Comme Christophe Colomb et ses trois caravelles
Ont suivi le soleil avec obstination

A noter que dans la même chanson, Sheila, probablement manipulée par une CIA efficace à  l’époque, osait une comparaison qui mettait sur le même pied un pays devenu aujourd’hui l’incarnation du Mal et les plus hautes réalités spirituelles:

Mon Amérique, ma lumière biblique
Ma vérité cosmique, c’est de vivre avec toi

3 commentaires

  1. 8 janvier 2006

    Il y a un magnifique texte de Julos Beaucarne qu je n’ai malheureusement pas retrouvé et qui dit en substance « Apporter de la myrrhe, de l’or, de l’encens, quel intérêt pour un enfant naissant ? »

  2. 8 janvier 2006

    Julos Beaucarne, c’est quand même davantage mon style que celui de Guillaume… Mais je ne connaissais pas celle-là ! Est-ce ce Le petit Jésus, de 1977?

  3. 9 janvier 2006

    Avec un peu de mauvaise foi (de ma part), la question de l’intérêt des cadeaux des mages me fait penser à  l’indignation de Judas (trésorier de la bande à  Jésus) devant le parfum gaspillé par une femme (Marie Madeleine?) sur les pieds de Jésus (« On aurait pu donner l’argent aux pauvres.)
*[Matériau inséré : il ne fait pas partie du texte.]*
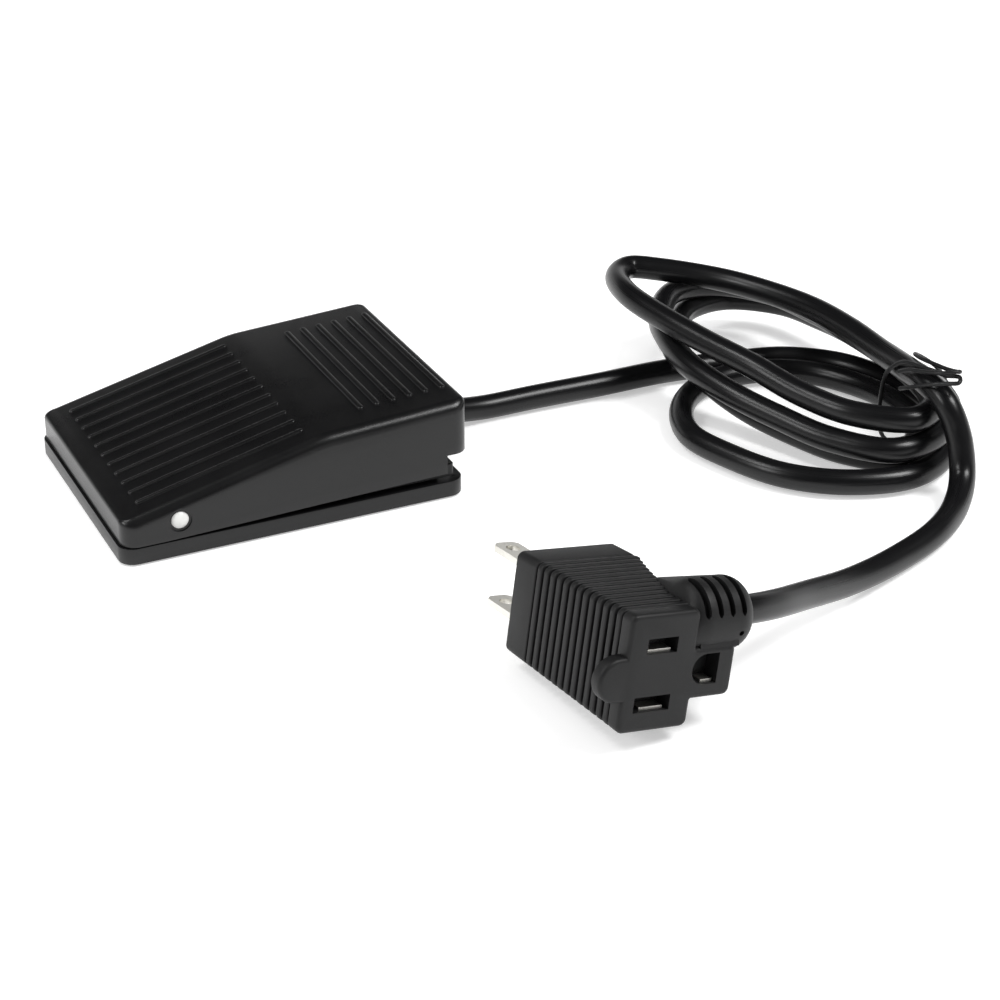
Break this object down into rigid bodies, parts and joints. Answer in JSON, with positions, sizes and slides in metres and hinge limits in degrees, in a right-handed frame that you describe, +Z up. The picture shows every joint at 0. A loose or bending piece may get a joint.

    Plus sérieusement: ces cadeaux qui renvoient à  des accessoires cultuels servent bien sûr à  montrer que les destinateurs reconnaissent avoir affaire à  un enfant pas comme les autres, qu’on est dans l’ordre du divin. Mais, sans aller jusqu’au divin, ce serait intéressant de savoir ce que reçoivent les nouveaux-nés des familles royales contemporaines. Des choses utiles ou inutiles ou utiles plus tard?

    Autre réflexion que me suscite la question beaucarnienne: le monde d’aujourd’hui, devenu si sévère à  l’encontre du christianisme, n’a pas tant de problèmes avec le traitement réservé aux enfants considérés comme la réincarnation du dalaï-lama. Cela signifie pourtant la confiscation de son existence propre. Tandis que Jésus a assumé tout seul son identité messianique ou sa vocation, au grand dam de ses parents.